# REQUIRED WORK
Copy out the lines that have "this" in them.

• • •

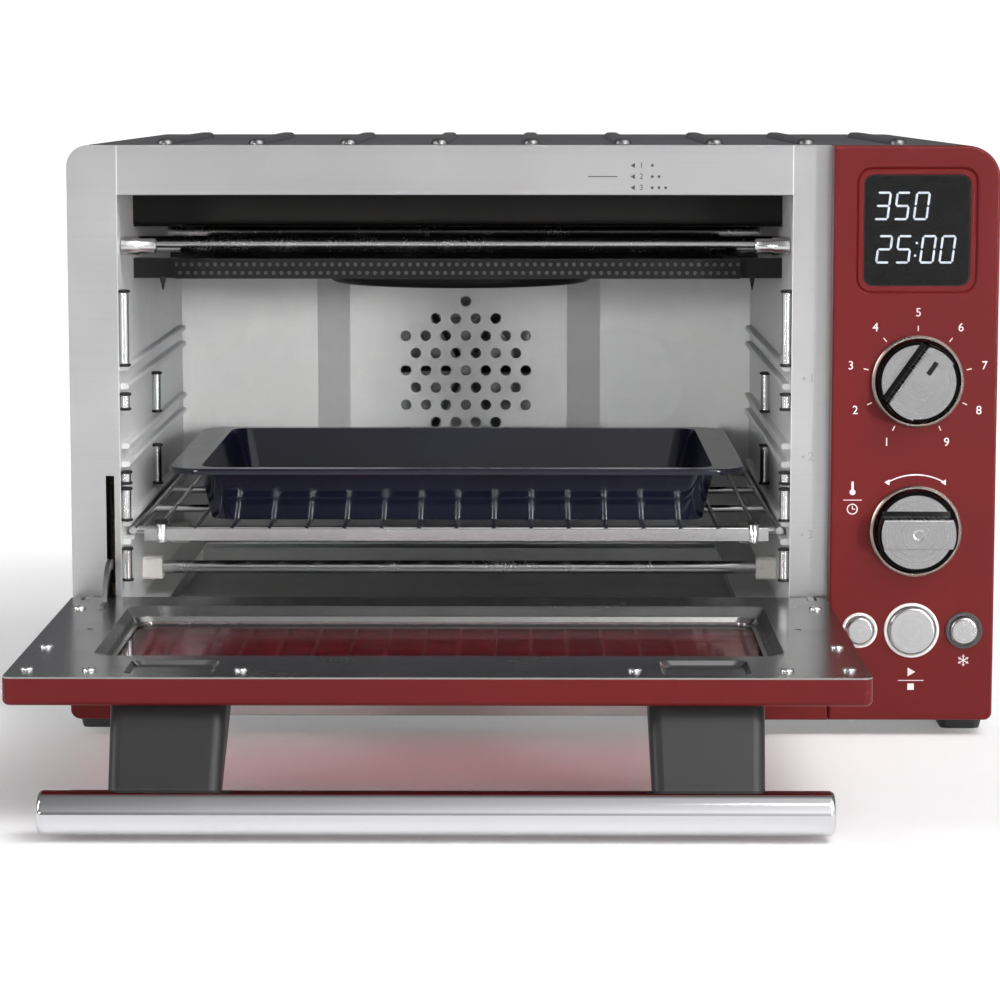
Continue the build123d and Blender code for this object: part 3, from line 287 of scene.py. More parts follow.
class Wiring:
    """Adds nodes to one node tree, in a row, and joins them."""

    def __init__(self, tree):
        self.tree = tree
        self.column = 0
        tree.nodes.clear()

    def add(self, kind, sockets=(), pick=0, **options):
        """Adds a node, with each socket set to a value or joined to an output. Returns one output."""
        node = self.tree.nodes.new(kind if kind.startswith("NodeGroup") else "ShaderNode" + kind)
        node.location = (self.column * 190, -(self.column % 3) * 160)
        self.column += 1
        for name, value in options.items():
            setattr(node, name, value)
        for name, value in dict(sockets).items():
            if isinstance(value, bpy.types.NodeSocket):
                self.tree.links.new(value, node.inputs[name])
            else:
                node.inputs[name].default_value = value
        return node.outputs[pick] if node.outputs else node

    def math(self, operation, first, second=0.0, third=0.0):
        """A Math node."""
        return self.add("Math", {0: first, 1: second, 2: third}, operation=operation)

    def vector(self, operation, first, second=(0, 0, 0), pick=0):
        """A Vector Math node."""
        return self.add("VectorMath", {0: first, 1: second}, pick=pick, operation=operation)

    def spread(self, value, low, high, start=0.0, end=1.0):
        """A value moved from one range to another, and kept within it."""
        return self.add("MapRange", {0: value, 1: low, 2: high, 3: start, 4: end})

    def blend(self, amount, first, second, kind="MIX"):
        """Two colours mixed."""
        return self.add("Mix", {0: amount, 6: first, 7: second}, pick=2, data_type="RGBA", blend_type=kind)

    def shades(self, tone, first, second):
        """One colour where a soft noise is low and another where it is high."""
        return self.blend(self.spread(tone, 0.3, 0.7), first, second)

    def place(self):
        """The shaded point, in the object's own coordinates."""
        return self.add("TexCoord", pick=3)

    def noise(self, vector, scale, detail=2.0, **more):
        """Soft noise of this fineness and detail."""
        return self.add("TexNoise", {"Vector": vector, "Scale": scale, "Detail": detail, **more})

    def bump(self, height, strength, distance):
        """A normal tilted by a height."""
        return self.add("Bump", {"Height": height, "Strength": strength, "Distance": distance})

    def group(self, name, pick=0, **sockets):
        """One of the oven's own node groups. Returns one of its outputs."""
        node = self.tree.nodes.new("ShaderNodeGroup")
        node.node_tree = bpy.data.node_groups[name]
        node.location = (self.column * 190, 120)
        self.column += 1
        for key, value in sockets.items():
            title = key.replace("_", " ").title()
            if isinstance(value, bpy.types.NodeSocket):
                self.tree.links.new(value, node.inputs[title])
            else:
                node.inputs[title].default_value = value
        return node.outputs[pick]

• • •

# THE SOLUTION
Continue the build123d and Blender code for this object: part 3, from line 287 of scene.py. More parts follow.
        """Soft noise of this fineness and detail."""